Beyond Basic Admin → When Drafts Turn into Pleadings
Yes, you’ll do admin, but it’s far from meaningless. This is where trust is earned, one typo-free memo at a time. Lesedi quickly moved from admin tasks to sitting in client meetings alone, drafting pleadings, and weighing in on strategy.
The secret? Details. Proofread like a hawk, meet deadlines, follow instructions without shortcuts. Nail these, and the headline-making work lands on your desk.
Advice: Sweat the small stuff, and the big stuff will follow.
Commercial Awareness → Cross-Examine the World
“Commercial awareness” gets thrown around so much that it feels like law-student bingo. But Lesedi makes it simple: it’s just connecting law to the world around you.
It could be tariffs shaking up M&A, energy policy steering project finance, or political chaos that rewrites cross-border deals. You don’t need a PhD in economics; aim to spot the patterns and the links.
He calls it being a T-shaped lawyer: broad awareness of the world, deep expertise in the law.
Advice: Start now. Read firm press releases, skim the business pages, scroll LinkedIn with intent. You don’t need all the answers, just enough curiosity to ask the right questions.

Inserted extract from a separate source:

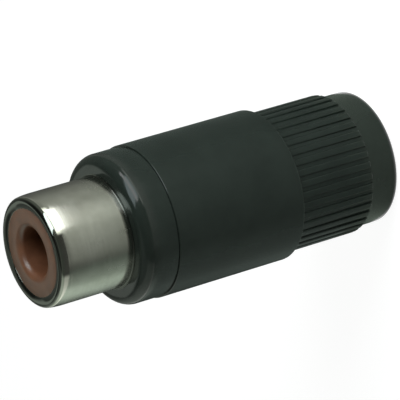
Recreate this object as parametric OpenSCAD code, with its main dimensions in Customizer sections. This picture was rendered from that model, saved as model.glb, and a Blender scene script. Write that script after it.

Finding Your Cause → The Big “Why” Test
Lesedi’s parting thought wasn’t about climbing corporate ladders:
Each generation must find its cause and either fulfil it or betray it
For him, that cause is South Africa’s development, working on projects that grow economies and shape industries. For you, it might be justice, transformation, or reform. Whatever it is, that “why” makes the grind bearable.
Advice: Don’t chase prestige alone. Anchor yourself in something bigger.
Closing argument → Verdict: Worth It
Lesedi’s journey shows articles aren’t about photocopying and endurance. They’re about stepping into the deep end earlier than you expect, finding resilience through mistakes, cultivating awareness, and anchoring yourself in purpose.
The myths undersell it. The reality is harder and infinitely more rewarding.